On the outer edge of the coming civil revolt, “A Bronzeville Mother Loiters in Mississippi” (1960) expresses through melodramatic urgency a miscarriage of justice in a nation where “Nothing and nothing could stop Mississippi.” The poem narrates a vignette in which a white woman dwells apart from the “milk-white maids” and dashing prince-rescuers of anthologized verse. As she prepares breakfast for her family, she mourns the demonizing of a young black teen, yet watches as a malodorous hatred, “big / Bigger than all magnolias” engulfs her family. In reply to the poem’s high drama, “The Last Quatrain of the Ballad of Emmet Till” (1960) closes obliquely on the victim’s mother. The starkness of reds and blacks summons a single image: “Chaos in windy grays / through a red prairie.” Heavy with the poet’s conviction that imperfections cloud America’s past glories, the poem anticipates upheaval.

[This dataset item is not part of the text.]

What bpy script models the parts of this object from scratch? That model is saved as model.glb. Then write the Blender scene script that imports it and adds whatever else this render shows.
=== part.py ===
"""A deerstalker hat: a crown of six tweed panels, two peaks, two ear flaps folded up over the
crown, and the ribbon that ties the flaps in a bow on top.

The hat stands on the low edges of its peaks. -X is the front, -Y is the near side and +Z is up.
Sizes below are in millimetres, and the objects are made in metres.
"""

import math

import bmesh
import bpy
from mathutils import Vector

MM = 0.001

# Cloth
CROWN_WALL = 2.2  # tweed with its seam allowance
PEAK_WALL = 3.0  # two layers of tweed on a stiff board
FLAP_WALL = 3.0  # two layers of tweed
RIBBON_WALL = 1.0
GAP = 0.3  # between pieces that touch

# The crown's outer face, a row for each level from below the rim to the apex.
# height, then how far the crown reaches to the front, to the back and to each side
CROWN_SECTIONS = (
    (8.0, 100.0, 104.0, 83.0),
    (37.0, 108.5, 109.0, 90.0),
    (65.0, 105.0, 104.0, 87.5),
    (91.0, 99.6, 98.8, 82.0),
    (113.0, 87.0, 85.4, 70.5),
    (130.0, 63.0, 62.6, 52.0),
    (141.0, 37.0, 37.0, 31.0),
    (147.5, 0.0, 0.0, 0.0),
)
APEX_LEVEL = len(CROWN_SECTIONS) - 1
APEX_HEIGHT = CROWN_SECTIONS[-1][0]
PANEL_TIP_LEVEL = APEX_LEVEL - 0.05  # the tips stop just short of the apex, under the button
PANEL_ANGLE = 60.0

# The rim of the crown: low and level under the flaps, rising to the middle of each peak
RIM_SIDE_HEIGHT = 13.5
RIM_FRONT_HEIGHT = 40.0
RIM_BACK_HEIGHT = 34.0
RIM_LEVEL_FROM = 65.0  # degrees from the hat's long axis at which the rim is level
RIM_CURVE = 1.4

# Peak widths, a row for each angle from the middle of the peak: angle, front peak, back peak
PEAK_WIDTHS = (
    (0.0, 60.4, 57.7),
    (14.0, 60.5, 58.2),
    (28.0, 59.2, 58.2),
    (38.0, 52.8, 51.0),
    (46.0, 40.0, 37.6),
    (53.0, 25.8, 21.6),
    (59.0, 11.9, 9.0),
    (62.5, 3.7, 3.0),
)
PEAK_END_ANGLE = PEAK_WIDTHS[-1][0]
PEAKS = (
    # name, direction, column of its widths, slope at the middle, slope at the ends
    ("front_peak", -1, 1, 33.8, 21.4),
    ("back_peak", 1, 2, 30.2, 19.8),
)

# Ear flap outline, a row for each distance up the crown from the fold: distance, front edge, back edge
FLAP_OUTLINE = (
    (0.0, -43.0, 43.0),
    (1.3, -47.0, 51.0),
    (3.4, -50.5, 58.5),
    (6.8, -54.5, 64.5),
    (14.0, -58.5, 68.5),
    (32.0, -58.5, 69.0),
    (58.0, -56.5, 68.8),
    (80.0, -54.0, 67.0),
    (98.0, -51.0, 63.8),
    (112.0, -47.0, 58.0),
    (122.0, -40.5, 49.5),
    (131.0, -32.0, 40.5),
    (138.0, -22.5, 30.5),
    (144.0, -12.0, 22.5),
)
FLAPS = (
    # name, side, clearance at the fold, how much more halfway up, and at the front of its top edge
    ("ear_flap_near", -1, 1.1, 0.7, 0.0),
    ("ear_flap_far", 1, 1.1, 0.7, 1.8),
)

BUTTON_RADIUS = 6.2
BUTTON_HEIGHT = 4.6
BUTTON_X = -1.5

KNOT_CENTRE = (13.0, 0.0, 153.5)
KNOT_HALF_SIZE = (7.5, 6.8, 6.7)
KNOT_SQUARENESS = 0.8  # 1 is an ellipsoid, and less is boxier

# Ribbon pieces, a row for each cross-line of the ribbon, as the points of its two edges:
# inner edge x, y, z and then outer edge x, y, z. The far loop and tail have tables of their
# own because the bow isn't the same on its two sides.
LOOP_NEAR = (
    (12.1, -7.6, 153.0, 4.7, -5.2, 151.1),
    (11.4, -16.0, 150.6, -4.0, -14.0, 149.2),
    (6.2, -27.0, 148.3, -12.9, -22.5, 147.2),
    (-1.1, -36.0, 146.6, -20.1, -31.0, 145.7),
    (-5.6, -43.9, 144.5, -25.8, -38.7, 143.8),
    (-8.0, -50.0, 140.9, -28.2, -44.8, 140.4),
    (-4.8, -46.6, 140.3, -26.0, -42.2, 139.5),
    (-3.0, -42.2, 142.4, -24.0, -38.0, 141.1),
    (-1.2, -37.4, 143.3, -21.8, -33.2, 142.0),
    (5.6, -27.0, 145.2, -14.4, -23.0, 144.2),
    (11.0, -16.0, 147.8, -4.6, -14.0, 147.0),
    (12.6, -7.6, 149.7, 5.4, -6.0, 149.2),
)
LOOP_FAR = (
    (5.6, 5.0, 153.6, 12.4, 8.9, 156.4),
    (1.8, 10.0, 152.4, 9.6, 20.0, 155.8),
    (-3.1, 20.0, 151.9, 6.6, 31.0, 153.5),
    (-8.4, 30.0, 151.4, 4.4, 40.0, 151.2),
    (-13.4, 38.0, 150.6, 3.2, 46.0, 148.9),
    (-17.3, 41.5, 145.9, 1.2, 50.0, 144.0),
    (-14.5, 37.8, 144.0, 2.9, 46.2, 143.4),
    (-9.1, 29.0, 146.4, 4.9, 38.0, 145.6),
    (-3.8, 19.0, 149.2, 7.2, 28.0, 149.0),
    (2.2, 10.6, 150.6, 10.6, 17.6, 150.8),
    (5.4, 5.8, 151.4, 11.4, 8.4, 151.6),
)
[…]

Prefiguring a generation captivated by rap some three decades hence, “We Real Cool” (1960) frames a time line out of street jive, alliterated monosyllables, and the dicer’s roll of seven. Situated “at the Golden Shovel,” the eight-stage litany honors with sharp-edged irony the self-adulating pool sharks. Cool for dropping out of school, cruising the streets, and romancing self-destruction, the deluded males, like self-cloned victims, move from sin to gin to an erotic tease (“Jazz June”) before succumbing to an unnamed killer. A flip warning, the poem throws back in the faces of knowing teens the premature death that becomes an eighth player in their trite street drama.
Discussion and Research Topics
1. In many of her poems, Brooks focuses on mothers and motherhood. Write an essay in which you discuss Brooks’ treatment of motherhood. Is being a mother a positive experience to Brooks? Support your argument by citing her poems.
2. Summarize the social and educational milieu of the speakers in Brooks’ “Negro Hero,” “Ulysses,” “Kitchenette Building,” and “The Coora Flower.”
3. Characterize the portraiture of Brooks’ “A Bronzeville Mother Loiters in Mississippi” and “The Sundays of Satin-Legs Smith.”